トラックドライバーが足りなくなる「物流の2024年問題」に対応するため、政府が2023年10月初旬にまとめた「物流革新緊急パッケージ」では、玄関前などに荷物を置く「置き配」を広げる方針が盛り込まれた。
あわせて、置き配を選んだ人に、ポイントを付与する実証事業を近く始める予定だ。しかし、置き配がドライバー不足の根本的な解決策にはならないという不満の声も多い。
「再配達」は全体の12%...政府、24年度に6%に半減させる方針
ネット通販が急拡大していることなどから再配達は増えており、運送業者にとっての負担は大きい。「1日に何度も足を運ばなければならない」と話す業者は多く、再配達は全体の12%にも達し、配送効率を悪化させている。
このため政府は、再配達の割合を24年度には6%に半減させる方針を掲げ、その一環として置き配を広げたい意向だ。
実証事業では、利用客がインターネット通販などで商品を注文する際、置き配やコンビニエンスストアでの受け取りなどを選んだ人に対し、ポイントを付与する仕組みを想定している。
政府は、通販業者などがポイントを付与するためにシステムを改修したりする場合はその費用を補助するほか、ポイントの原資の一部を負担するなど財政支援を行うことも検討している。具体的な付与方法やポイント数などは今後詰めるという。
安全性の問題には懸念 「盗難防止」宅配ボックス設置はまだ限定的 業者側も、荷物の破損を心配
置き配ポイントは2024年問題解決とまではいわないまでも、緩和の切り札になるのだろうか。
残念ながら、政府の置き配を普及させようという取り組みには疑問の声が多い。
大きな理由は、安全性の問題だ。
たとえば、置き配が広がっている米国では、玄関前に置かれた荷物が盗難にあう事案が後を絶たない。
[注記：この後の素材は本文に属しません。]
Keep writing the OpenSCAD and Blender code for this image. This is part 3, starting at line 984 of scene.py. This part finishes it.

リスクが大きいため、置き配ではなく、勤め先や近所の友人宅に配送してもらうよう手配する人も多いとされる。
日本では最近、マンションや一軒家に宅配ボックスを設置することが増えている。宅配ボックスがあれば盗難のリスクは避けられるが、まだ設置は限定的だ。
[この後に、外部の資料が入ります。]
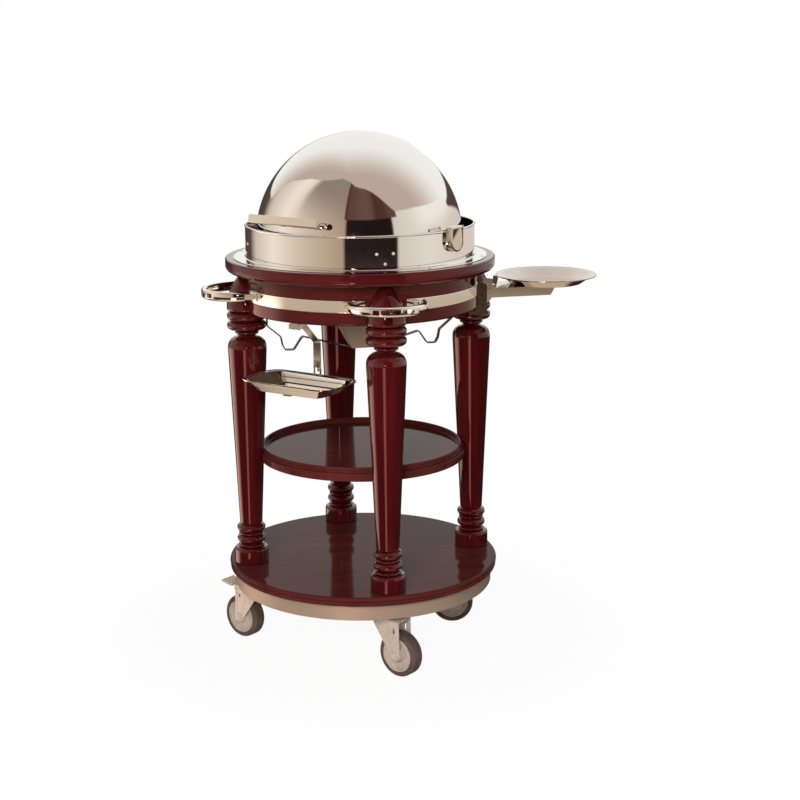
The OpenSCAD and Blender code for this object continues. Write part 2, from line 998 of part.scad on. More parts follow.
module caster_fork(leg, trail, braked) {
    color(zinc)
        caster_at(leg, trail)
            difference() {
                union() {
                    translate([0, 0, fork_top - 3])
                        cylinder(r = 32, h = 3);
                    translate([0, 0, fork_top - 1])
                        cylinder(r = 26, h = 1.5);
                    // crown and two cheeks
                    translate([-fork_half, -caster_trail - 10, fork_top - 3])
                        cube([2 * fork_half, caster_trail + 34, 3]);
                    for (s = [-1, 1])
                        translate([s * (fork_half - 1.25), 0, 0])
                            rotate([90, 0, -90]) {
                                linear_extrude(height = 2.5, center = true)
                                    fork_cheek();
                                // two pressed ribs down the outer face
                                translate([0, 0, -s * 1.6])
                                    linear_extrude(height = 1.4, center = true)
                                        for (y = [[-30, -13], [3, 4]])
                                            translate([caster_trail, 0])
                                                polygon([[y[0], fork_top - 4], [y[0] + 4, fork_top - 4],
                                                         [y[1] + 4, wheel_r + 15], [y[1], wheel_r + 15]]);
                            }
                }
                translate([0, 0, fork_top - 10])
                    cylinder(r = kingpin_r + pin_gap, h = 20, $fn = 48);
                if (braked)
                    translate([0, -brake_y, brake_z])
                        rotate([0, 90, 0])
                            cylinder(r = 3 + pin_gap, h = 100, center = true, $fn = 48);
            }
}

module wheel_at(leg, trail) {
    r = wheel_r - 12;
    color([0.72, 0.67, 0.62])
        caster_at(leg, trail)
            translate([0, -caster_trail, wheel_r])
                rotate([0, 90, 0])
                    rotate_extrude()
                        difference() {
                            union() {
                                translate([axle_r + pin_gap, -tyre_width / 2])
                                    square([r - axle_r - pin_gap, tyre_width]);
                                translate([axle_r + pin_gap, 3.5 - fork_half])
                                    square([9, 2 * fork_half - 7]);
                            }
                            // ring grooves in both faces
                            for (s = [-1, 1])
                                translate([r - 7, s * tyre_width / 2])
                                    circle(r = 2.2, $fn = 24);
                        }
}

module tyre_at(leg, trail) {
    r = wheel_r - 12;
    color([0.3, 0.28, 0.27])
        caster_at(leg, trail)
            translate([0, -caster_trail, wheel_r])
                rotate([0, 90, 0])
                    rotate_extrude() {
                        translate([r + seat_gap, -tyre_width / 2])
                            square([6 - seat_gap, tyre_width]);
                        translate([r + 5, -tyre_width / 2 + 6])
                            square([7, tyre_width - 12]);
                        for (s = [-1, 1])
                            translate([r + 6, s * (tyre_width / 2 - 6)])
                                circle(r = 6, $fn = 48);
                    }
}

module axle_at(leg, trail) {
    color(zinc)
        caster_at(leg, trail)
            translate([0, -caster_trail, wheel_r])
                rotate([0, 90, 0]) {
                    cylinder(r = axle_r, h = 2 * fork_half + 2, center = true, $fn = 48);
                    for (s = [-1, 1])
                        translate([0, 0, s * (fork_half + 2.6)])
                            cylinder(r = 9, h = 5, center = true, $fn = 6);
                }
}

module brake_pedal(leg, trail) {
    color(zinc)
        caster_at(leg, trail)
            translate([0, -brake_y, brake_z]) {
                rotate([0, 90, 0])
                    cylinder(r = 3, h = 2 * fork_half + 4, center = true, $fn = 48);
                rotate([0, 90, 0])
                    cylinder(r = 6, h = 2 * fork_half - 6, center = true, $fn = 48);
                // tread plate with ribs, rising outwards
                rotate([-8, 0, 0]) {
                    translate([-15, -20, -1])
                        cube([30, 18, 3]);
                    translate([-21, -52, -1])
                        cube([42, 36, 3]);
                    for (i = [0 : 3])
                        translate([-19, -49 + 9 * i, 1.5])
                            cube([38, 4, 3]);
                }
            }
}

module caster_plate_front() { caster_plate(0, trail_front); }
module caster_plate_right() { caster_plate(90, trail_right); }
module caster_plate_back() { caster_plate(180, trail_back); }
module caster_plate_left() { caster_plate(270, trail_left); }
module caster_fork_front() { caster_fork(0, trail_front, false); }
module caster_fork_right() { caster_fork(90, trail_right, true); }
module caster_fork_back() { caster_fork(180, trail_back, false); }
module caster_fork_left() { caster_fork(270, trail_left, true); }
module wheel_front() { wheel_at(0, trail_front); }
module wheel_right() { wheel_at(90, trail_right); }
module wheel_back() { wheel_at(180, trail_back); }
module wheel_left() { wheel_at(270, trail_left); }
module tyre_front() { tyre_at(0, trail_front); }
module tyre_right() { tyre_at(90, trail_right); }
module tyre_back() { tyre_at(180, trail_back); }
module tyre_left() { tyre_at(270, trail_left); }
module axle_front() { axle_at(0, trail_front); }
module axle_right() { axle_at(90, trail_right); }
module axle_back() { axle_at(180, trail_back); }
module axle_left() { axle_at(270, trail_left); }
module brake_pedal_right() { brake_pedal(90, trail_right); }
module brake_pedal_left() { brake_pedal(270, trail_left); }

base_band();
base_board();
lower_shelf();
middle_shelf();
leg_front();
leg_right();
leg_back();
leg_left();
worktop();
apron();
apron_band();
handle_front();
handle_back();
handle_left();
dish_flange();
dish_body();
rear_shell();
pivot_cover_right();
pivot_cover_left();
pivot_pins();
body_rivets();
flange_screws();
water_pan();
carving_plate();
carving_board();
burner_strap();
burner_holder();
tray_hanger();
plate_bracket();
lid();
lid_handle();
burner();
tray();
plate_arm();
plate_clip();
round_dish();
caster_plate_front();
caster_plate_right();
caster_plate_back();
caster_plate_left();
caster_fork_front();
caster_fork_right();
caster_fork_back();
caster_fork_left();
wheel_front();
wheel_right();
wheel_back();
wheel_left();
tyre_front();
tyre_right();
tyre_back();
tyre_left();
axle_front();
axle_right();
axle_back();
axle_left();
brake_pedal_right();
brake_pedal_left();
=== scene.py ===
"""Round carving trolley: the finish and the fine shapes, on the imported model's frame.

Sizes are millimetres, as in the CAD source, and become metres when a piece is made.
An azimuth runs from the front leg (-Y) towards the right leg (+X).
"""
from functools import partial
from math import asin, cos, degrees, pi, radians, sin, sqrt

import bmesh
import bpy
from mathutils import Matrix, Vector


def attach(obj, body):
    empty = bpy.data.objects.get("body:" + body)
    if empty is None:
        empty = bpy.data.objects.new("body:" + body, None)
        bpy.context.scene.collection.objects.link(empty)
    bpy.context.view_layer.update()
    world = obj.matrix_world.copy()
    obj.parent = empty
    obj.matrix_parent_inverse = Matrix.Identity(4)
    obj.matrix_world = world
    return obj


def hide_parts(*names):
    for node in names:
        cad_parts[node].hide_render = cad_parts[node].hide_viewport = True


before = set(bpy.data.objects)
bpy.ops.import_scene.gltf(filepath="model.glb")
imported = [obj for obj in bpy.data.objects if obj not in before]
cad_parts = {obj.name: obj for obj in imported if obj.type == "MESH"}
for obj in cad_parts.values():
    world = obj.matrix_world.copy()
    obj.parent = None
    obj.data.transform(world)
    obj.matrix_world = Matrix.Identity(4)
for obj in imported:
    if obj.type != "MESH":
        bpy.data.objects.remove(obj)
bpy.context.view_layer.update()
scene = bpy.context.scene

# ---- sizes ----

MM = 0.001
LEGS = {"front": 0, "right": 90, "back": 180, "left": 270}
LEG_CIRCLE = 266
LEG_HEAD, HEAD_DEPTH, HEAD_CURVE = 45, 82, 110  # the egg's radius and height, and its outline's radius
SHAFT_TOP, SHAFT_LOW, FOOT = 44.5, 26, 39.5
WORKTOP_TOP, WORKTOP_UNDER, WORKTOP_R, OPENING_R = 907, 877, 310, 250
LOWER_TOP, LOWER_R, LOWER_T = 192, 315, 21
MIDDLE_RIM, MIDDLE_R = 464.5, 240.56
APRON_R, APRON_LOW = 270, 788
BAND_LOW, BAND_HIGH = 817, 844
BASE_BAND_R, BASE_BAND_LOW, BASE_BAND_HIGH = 302, 136, 171
SHEET = 1.2
FLANGE_TOP, BODY_R, RIM = 908.5, 263, 982
PIVOT_Z, HEADING, PIN_X, EAR_X = 952, -51, 248, 235.8
LID_R, REAR_R, SKIRT_R, SKIRT_Z = 238, 235, 242, 922
LID_LOW, LID_HIGH, REAR_LOW, REAR_HIGH = 4, 111, 104, 180  # degrees from the open side, round the pivots
HANDLE_Y, HANDLE_HALF, HANDLE_TILT = 268, 100, -12.3
PAN_R, PAN_LOW = 230, 846.5
PLATE_R, PLATE_OPEN, PLATE_T = 232, 150, 1.4
BOARD_R, BOARD_T, GROOVE_R = 212, 18, 194
GRIP_R, GRIP_T, GRIP_Z, GRIP_Y = 87, 13, 833, 281
ARM_TOP, ARM_HALF, ARM_PIN_Y, ARM_PIN_Z, DISH_Y = 822, 50, 263, 770, 449
CHEEK_BACK, CHEEK_FRONT, CHEEK_LOW, CHEEK_TOP = 245, 289, 762, 835
DISH_R, DISH_DEPTH = 119, 20
STRAP_W, STRAP_T = 14, 2.6
HOLDER_Z, HOLDER_TOP = 692, 790
TRAY_Z, TRAY_Y, TRAY_L, TRAY_W, TRAY_D = 634, 249.5, 242, 138, 24
HANGER_Y, HANGER_W, TRAY_AZ = 179, 20, -45
CASTER_CIRCLE, TRAIL = 258, 38
TRAILS = {"front": 38, "right": -105, "back": 160, "left": -142}  # where each wheel trails to, in degrees
BRAKED = ("right", "left")
WHEEL_R, TYRE_W, FORK_TOP, FORK_HALF = 50, 32, 130.4, 22
BRAKE_Y, BRAKE_Z = 46, 119.4
FLOOR_R = 2.4  # metres
CAMERA_AZ, CAMERA_D, CAMERA_H = -11.85, 3.6269, 1.4192  # degrees and metres
PITCH, ROLL, SHIFT = 9.833, -0.62, (0.0494, -0.12)
FOCAL_PX, PHOTO_PX, SENSOR = 1589.6, 800, 36  # focal length and width in pixels, width in mm


# ---- materials ----

def linear(colour):
    """A hex colour such as "6a1c24" as linear RGBA; any other value as it is."""
    if not isinstance(colour, str):
        return colour
    part = [int(colour[i:i + 2], 16) / 255 for i in (0, 2, 4)]
    return [c / 12.92 if c <= 0.04045 else ((c + 0.055) / 1.055) ** 2.4 for c in part] + [1.0]


def feed(tree, socket, value):
    """Links another socket to a socket, or sets its value."""
    if isinstance(value, bpy.types.NodeSocket):
        tree.links.new(value, socket)
    else:
        socket.default_value = linear(value)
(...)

また、「荷物が破損した場合の責任問題も心配だ」(業界関係者)との声もあり、置き配の普及が広く受け入れられるとはいえない状況だ。
「置き配」だけでドライバー不足の解決にはならず 待遇改善、「荷待ち」改善など、やるべきことはほかにも
そもそも個人宅向けの宅配便は「荷物全体の1割程度」とみられており、「荷物は企業間で配送されるものがほとんどだ。置き配だけでドライバー不足が解決されるような印象を持たれたら困る」(同)との声もある。置き配への予算措置を行うぐらいなら他に向けた方がいい、という指摘も強い。
さらに、「最も重要なのは、ドライバーの給料を上げるなどして待遇を改善し、若い働き手が集まるよう環境を整えることだ」(同)とも言われる。そのためには、荷主の都合でドライバーを長時間待たせる「荷待ち」などの改善に努めるのが先という指摘も多い。
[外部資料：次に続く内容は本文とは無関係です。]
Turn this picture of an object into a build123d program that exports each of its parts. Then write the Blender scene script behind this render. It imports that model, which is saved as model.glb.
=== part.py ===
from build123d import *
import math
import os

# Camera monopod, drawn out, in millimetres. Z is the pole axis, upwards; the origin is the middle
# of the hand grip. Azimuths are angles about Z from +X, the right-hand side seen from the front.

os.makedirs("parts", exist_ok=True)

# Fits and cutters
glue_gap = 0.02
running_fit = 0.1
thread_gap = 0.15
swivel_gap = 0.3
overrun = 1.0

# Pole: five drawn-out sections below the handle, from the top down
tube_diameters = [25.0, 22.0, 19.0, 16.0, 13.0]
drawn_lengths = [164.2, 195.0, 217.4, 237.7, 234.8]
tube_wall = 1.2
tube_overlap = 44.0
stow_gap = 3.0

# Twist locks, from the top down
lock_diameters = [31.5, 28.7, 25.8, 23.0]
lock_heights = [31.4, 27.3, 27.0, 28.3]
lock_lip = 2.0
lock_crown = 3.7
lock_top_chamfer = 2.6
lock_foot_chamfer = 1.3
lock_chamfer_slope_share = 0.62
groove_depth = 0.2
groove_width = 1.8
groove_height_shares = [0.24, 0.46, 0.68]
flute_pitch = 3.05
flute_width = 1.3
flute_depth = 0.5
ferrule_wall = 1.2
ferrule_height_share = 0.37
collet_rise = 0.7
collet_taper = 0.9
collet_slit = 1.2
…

このまま現状が変わらなければ、2030年には全国の約35%の荷物が運べなくなるとの試算も出ており、政府も「物流の24年問題は喫緊の課題」(岸田文雄首相)として危機感を持ってはいる。
だが、ドライバーの残業規制強化が始まる24年4月まで半年を切って、的外れともいえる置き配ポイントの議論をしている様は、対応の遅さをむしろ印象付けている。